Osteoporoz nasıl anlaşılır?
Kemik sağlığını kontrol için kemik yoğunluğu ölçümü yapılır. Ancak vitamin D, kalsiyum-iyonize kalsiyum, fosfor, magnezyum da ölçülmelidir. İsimleri; CTX ve NTX olan testler ise, kemik yıkımı artıklarının fazla olup olmadığını bize gösterir. Kadınlar için menopoz sonrası osteoporoz riski artar. Menopoz sonrası kemik yoğunluğu ölçümü önerilir.
Yürüyüşü ihmal etmeyin
Egzersizin kemik sağlığına ne gibi katkıları olur?
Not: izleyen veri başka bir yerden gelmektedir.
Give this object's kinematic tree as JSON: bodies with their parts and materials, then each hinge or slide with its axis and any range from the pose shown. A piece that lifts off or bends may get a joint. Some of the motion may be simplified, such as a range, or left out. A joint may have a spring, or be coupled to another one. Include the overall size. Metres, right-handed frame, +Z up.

Egzersizin kemik sağlığı için önemi büyük. Kemik yapımı ve yıkımı dengesinde, egzersiz yapımı artırmak yönünde çalışır. Hareket ederken yarattığımız hafif yük kemikler için uyarıcı bir etki yaratır. Uzaya giden astronotların birkaç hafta içinde, ileri kemik kaybı yaşar. Bunun temel sebebi yer çekimi olmayan ortamda kemiklerin üzerine yük binmemesindendir. Buradan anlayacağımız hafif tempolu koşu veya yürüyüşün kemik yapımını uyardığıdır. Hareket halinde kemikler üzerindeki yük artar ve kemik hafif darbeler almış gibi olur. Ayağınızı vuran ayakkabının, zamanla ayağınızda küçük kemik çıkıntıları oluşturduğunu gözlemlemişsinizdir.